>> Begin
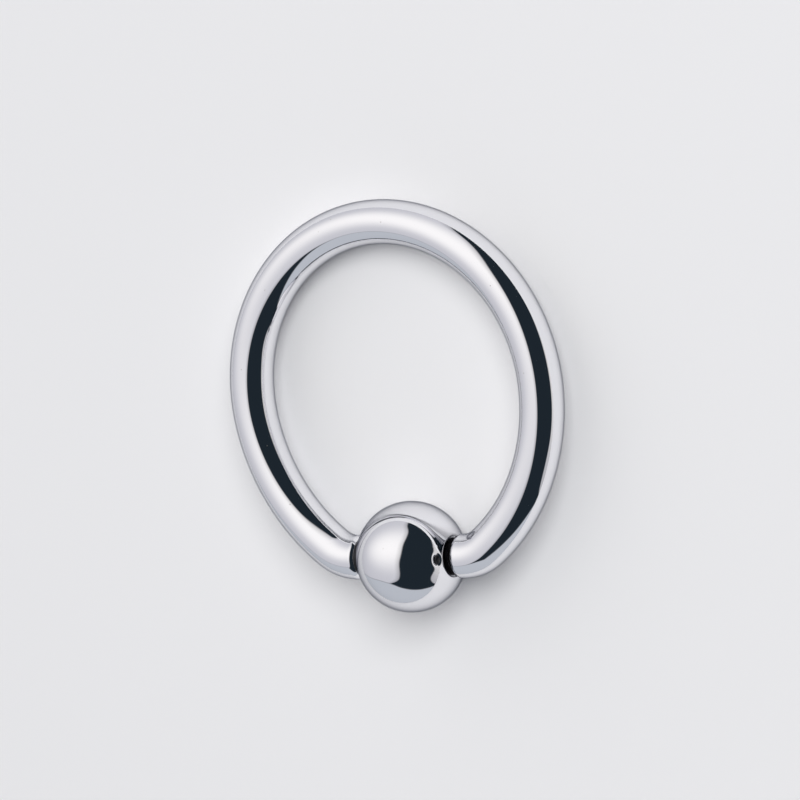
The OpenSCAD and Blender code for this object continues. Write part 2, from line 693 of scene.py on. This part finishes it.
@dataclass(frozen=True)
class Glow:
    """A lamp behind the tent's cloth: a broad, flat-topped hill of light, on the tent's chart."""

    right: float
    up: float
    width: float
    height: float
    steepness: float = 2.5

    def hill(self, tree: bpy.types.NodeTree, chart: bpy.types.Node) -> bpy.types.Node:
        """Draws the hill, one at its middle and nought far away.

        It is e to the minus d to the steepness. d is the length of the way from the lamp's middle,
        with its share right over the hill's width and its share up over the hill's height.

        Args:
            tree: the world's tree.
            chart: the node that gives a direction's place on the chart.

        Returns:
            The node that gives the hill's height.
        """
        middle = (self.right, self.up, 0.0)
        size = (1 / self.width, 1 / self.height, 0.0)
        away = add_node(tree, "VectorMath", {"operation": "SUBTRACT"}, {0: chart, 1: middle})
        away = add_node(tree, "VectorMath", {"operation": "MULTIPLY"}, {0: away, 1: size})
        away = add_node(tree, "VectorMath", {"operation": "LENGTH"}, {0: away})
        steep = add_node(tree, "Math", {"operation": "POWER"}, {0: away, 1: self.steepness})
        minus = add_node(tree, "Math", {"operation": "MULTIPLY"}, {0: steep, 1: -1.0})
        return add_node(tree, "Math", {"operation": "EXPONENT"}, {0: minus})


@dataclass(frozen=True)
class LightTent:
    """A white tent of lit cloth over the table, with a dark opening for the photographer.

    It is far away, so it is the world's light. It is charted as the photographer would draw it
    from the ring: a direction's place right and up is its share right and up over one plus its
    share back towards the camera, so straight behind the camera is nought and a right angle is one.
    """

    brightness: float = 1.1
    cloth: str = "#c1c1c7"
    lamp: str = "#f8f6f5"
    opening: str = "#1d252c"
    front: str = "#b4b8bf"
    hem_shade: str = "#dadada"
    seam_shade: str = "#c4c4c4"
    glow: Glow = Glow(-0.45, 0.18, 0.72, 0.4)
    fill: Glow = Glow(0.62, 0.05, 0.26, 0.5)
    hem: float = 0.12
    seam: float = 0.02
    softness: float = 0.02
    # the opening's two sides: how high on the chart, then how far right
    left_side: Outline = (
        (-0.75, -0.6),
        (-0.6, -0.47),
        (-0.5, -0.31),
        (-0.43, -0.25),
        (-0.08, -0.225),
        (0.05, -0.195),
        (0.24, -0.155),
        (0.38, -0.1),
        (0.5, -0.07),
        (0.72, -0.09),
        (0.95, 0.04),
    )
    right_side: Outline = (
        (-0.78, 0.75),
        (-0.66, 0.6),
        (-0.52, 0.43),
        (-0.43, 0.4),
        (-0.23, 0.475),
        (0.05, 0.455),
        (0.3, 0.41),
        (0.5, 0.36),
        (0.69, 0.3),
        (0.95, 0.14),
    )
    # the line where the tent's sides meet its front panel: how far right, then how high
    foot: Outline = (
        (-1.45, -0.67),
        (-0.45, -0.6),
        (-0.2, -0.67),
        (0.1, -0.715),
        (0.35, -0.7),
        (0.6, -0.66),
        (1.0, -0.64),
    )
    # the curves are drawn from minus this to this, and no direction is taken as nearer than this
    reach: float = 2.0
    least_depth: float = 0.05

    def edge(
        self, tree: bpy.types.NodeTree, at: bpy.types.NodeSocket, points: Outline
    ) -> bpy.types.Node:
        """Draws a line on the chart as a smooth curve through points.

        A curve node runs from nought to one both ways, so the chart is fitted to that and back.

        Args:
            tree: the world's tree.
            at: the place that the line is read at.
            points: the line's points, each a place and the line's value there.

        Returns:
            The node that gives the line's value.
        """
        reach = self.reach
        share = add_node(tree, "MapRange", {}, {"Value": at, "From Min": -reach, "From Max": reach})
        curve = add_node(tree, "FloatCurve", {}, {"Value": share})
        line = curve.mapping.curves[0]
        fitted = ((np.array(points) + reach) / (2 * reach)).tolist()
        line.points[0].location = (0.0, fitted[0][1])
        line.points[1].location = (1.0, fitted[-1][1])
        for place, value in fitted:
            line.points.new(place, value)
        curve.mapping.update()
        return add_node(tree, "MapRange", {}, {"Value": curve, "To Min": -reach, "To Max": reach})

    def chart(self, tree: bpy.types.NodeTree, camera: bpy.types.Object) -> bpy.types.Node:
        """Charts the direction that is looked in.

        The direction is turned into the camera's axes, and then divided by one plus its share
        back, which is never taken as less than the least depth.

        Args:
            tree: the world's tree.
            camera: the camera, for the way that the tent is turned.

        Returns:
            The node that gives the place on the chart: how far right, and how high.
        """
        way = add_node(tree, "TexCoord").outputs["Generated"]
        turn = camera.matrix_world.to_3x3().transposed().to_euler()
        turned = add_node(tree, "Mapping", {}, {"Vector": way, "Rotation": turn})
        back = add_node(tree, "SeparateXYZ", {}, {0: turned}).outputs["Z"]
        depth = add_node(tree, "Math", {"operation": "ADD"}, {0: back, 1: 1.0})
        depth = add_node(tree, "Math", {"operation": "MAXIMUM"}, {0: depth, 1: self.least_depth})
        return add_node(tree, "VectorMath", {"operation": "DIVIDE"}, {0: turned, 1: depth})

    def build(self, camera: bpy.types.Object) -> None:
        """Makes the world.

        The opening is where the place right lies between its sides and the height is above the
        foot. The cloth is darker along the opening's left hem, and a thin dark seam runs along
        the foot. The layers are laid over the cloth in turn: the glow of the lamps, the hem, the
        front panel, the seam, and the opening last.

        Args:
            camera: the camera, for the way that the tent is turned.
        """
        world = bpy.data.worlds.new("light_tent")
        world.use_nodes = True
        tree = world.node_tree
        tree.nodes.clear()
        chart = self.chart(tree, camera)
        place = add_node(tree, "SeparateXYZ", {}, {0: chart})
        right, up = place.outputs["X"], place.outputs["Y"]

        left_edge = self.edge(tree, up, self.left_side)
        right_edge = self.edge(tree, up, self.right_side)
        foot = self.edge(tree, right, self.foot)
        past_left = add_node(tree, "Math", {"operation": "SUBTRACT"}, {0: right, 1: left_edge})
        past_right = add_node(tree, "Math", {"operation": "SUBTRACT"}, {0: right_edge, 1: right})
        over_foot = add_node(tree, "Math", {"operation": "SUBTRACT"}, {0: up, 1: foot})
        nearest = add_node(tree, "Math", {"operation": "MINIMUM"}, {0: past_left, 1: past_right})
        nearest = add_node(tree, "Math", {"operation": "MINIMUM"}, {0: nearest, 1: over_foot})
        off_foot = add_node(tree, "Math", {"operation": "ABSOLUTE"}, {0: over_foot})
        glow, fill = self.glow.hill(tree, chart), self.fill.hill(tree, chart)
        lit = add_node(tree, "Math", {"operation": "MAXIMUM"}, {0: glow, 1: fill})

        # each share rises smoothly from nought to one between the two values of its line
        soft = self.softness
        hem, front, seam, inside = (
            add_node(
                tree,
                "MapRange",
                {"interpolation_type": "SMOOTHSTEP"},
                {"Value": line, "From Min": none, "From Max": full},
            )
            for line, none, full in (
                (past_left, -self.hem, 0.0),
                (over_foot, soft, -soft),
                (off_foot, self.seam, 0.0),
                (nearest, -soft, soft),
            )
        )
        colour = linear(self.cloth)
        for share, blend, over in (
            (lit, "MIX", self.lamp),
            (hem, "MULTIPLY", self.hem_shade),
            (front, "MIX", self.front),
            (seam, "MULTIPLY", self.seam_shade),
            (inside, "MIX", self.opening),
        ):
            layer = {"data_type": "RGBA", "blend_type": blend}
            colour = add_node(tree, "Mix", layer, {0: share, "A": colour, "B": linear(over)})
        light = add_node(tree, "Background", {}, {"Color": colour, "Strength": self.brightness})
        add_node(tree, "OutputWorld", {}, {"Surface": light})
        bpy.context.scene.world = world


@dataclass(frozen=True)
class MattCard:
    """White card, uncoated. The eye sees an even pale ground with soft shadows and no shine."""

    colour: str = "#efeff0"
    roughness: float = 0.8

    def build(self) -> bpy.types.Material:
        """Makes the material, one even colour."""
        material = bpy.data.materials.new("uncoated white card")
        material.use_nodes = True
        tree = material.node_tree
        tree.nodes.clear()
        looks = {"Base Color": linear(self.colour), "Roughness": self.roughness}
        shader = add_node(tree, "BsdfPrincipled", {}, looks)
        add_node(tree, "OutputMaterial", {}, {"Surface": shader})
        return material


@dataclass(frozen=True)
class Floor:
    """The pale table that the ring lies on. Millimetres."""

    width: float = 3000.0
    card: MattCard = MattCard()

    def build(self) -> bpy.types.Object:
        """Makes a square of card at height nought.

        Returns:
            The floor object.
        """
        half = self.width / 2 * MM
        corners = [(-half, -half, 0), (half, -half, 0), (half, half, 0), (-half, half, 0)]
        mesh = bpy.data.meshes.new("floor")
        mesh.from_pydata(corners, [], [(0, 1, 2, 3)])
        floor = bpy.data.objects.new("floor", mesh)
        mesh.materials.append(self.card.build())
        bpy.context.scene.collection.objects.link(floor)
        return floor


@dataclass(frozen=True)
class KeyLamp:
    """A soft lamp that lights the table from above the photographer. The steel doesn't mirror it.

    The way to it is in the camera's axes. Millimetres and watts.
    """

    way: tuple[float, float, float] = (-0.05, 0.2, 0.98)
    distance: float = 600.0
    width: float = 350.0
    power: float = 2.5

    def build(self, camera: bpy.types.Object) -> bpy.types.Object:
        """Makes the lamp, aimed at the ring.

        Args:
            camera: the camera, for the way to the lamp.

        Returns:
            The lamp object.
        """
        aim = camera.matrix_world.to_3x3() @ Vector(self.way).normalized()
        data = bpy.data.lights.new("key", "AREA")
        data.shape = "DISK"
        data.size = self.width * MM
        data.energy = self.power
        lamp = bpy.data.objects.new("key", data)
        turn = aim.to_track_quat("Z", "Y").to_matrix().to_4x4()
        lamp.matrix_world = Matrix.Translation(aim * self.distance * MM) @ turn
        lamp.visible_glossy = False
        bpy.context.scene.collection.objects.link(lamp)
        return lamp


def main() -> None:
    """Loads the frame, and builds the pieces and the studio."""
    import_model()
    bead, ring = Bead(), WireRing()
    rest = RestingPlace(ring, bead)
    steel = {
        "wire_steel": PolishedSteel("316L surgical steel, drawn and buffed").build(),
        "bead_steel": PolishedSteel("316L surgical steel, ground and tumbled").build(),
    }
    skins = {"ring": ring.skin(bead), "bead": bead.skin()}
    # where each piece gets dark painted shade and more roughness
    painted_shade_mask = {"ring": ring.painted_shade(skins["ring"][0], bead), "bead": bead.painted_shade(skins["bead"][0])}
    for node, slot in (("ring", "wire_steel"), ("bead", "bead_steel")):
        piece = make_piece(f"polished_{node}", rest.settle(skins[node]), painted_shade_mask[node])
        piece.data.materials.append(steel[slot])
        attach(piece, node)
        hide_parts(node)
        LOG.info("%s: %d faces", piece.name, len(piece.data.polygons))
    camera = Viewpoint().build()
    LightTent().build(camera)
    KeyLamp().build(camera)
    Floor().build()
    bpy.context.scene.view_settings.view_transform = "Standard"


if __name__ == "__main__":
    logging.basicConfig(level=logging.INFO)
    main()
>> End
>> Begin
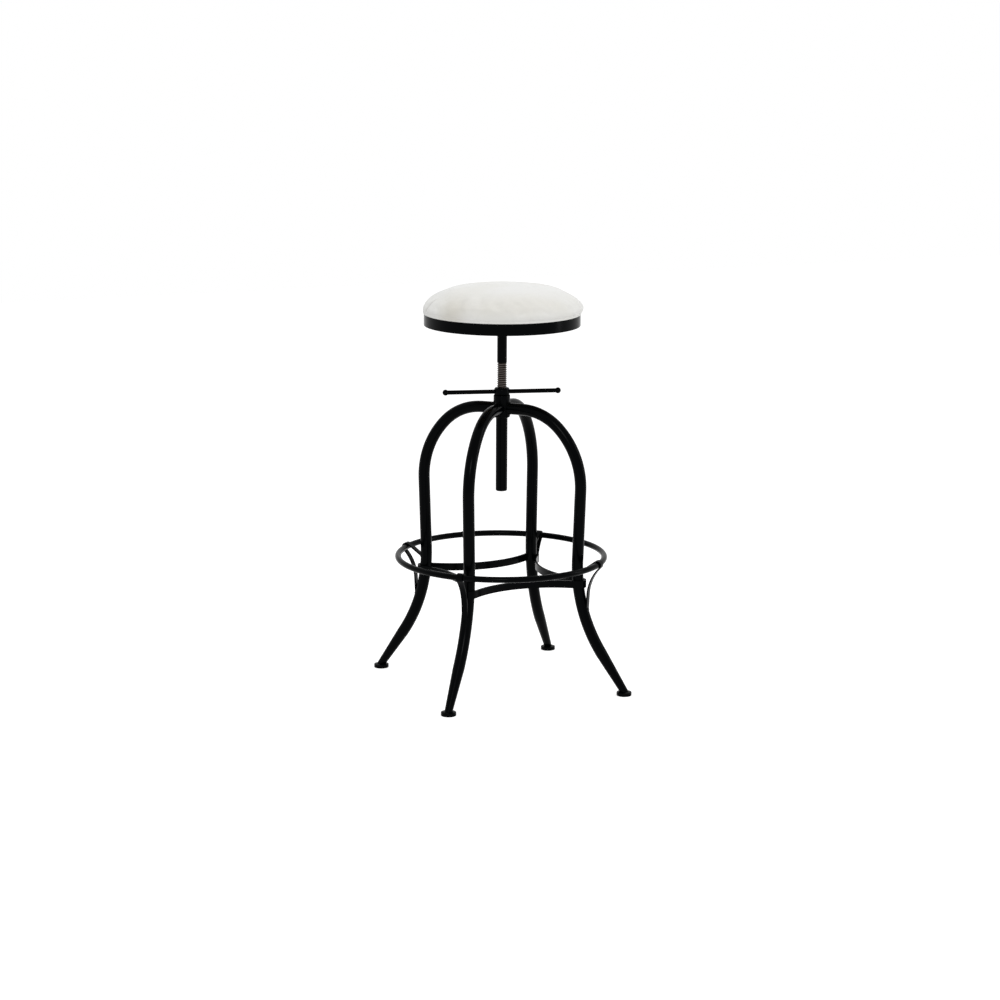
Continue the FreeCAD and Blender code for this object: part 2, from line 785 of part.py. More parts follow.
>> End
Directive
Determine how many lines in the listing above hold the string "this", then write only the number.

Task result
3